Banned Books Week 2018

Many social movements begin with the simplest of acts.  In the fall of 1975, a group of parents called Parents of New York United complained to a local school board that school policies on library books were too “permissive.”  Among the offensive tomes were Kurt Vonnegut’s “Slaughterhouse Five” and Langston Hughes’ “Best Short Stories by Negro Writers,” which, the parents moaned, were “anti-American, anti-Christian, anti-Semitic and just plain filthy.”  In response, the school district removed the books in February of 1976.  But a senior high school student, Steven Pico, and four classmates challenged the board’s decision; claiming the books were removed simply because “passages in the books offended [the group’s] social, political, and moral tastes and not because the books, taken as a whole, were lacking in educational value.”  Other libraries and free speech organizations filed briefs on the students’ behalf, and the case went to the U.S. Supreme Court in 1982 as Island Trees School District v. Pico.

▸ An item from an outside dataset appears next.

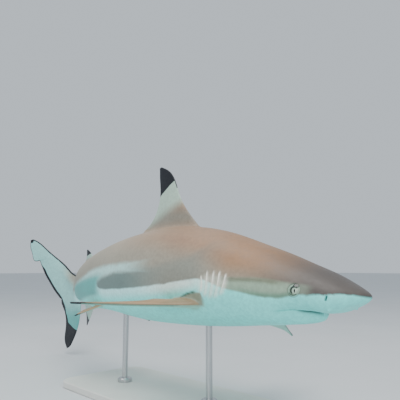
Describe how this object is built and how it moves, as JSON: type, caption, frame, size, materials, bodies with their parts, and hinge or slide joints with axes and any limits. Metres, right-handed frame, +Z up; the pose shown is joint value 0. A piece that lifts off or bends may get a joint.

While many parents surely were upset that a group of high school kids had the audacity to circumvent their authority, the more significant issue was the school board’s actions.  And, on a grander scale, who has the right to determine what is acceptable and unacceptable?

As the late Supreme Court Justice Potter Stewart once declared, “I shall not today attempt further to define the kinds of material I understand to be embraced within that shorthand description; and perhaps I could never succeed in intelligibly doing so.  But I know it when I see it, and the motion picture involved in this case is not that.”

Shortly after the SCOTUS reversal of the aforementioned school board’s decision, “Banned Books Week” was founded.  Since then it has grown into an international event with the goal of ensuring that true freedom begins with our ability and the right to read and see pretty much whatever we want.  There’s a reason, after all, why the First Amendment to the U.S. Constitution is first.

Like any legitimate scribe, I strongly support the right to free speech and free expression.  We in these democratic societies don’t often appreciate the importance of it.  But speak with anyone who grew up in a totalitarian state – where people are told what to read and how to think – and you’ll realize the value of it.

Sadly this battle will never be won.  We will ALWAYS have to combat those who feel that, since they’re offended by something, no else should have access to it either.  In the current chaos of extreme political correctness and assaults on the media by a deranged American president, none of us should have to tolerate the narrow-minded choices of others.

Keep writing and keep fighting!

Banned Books Week runs this year from September 23 – 29.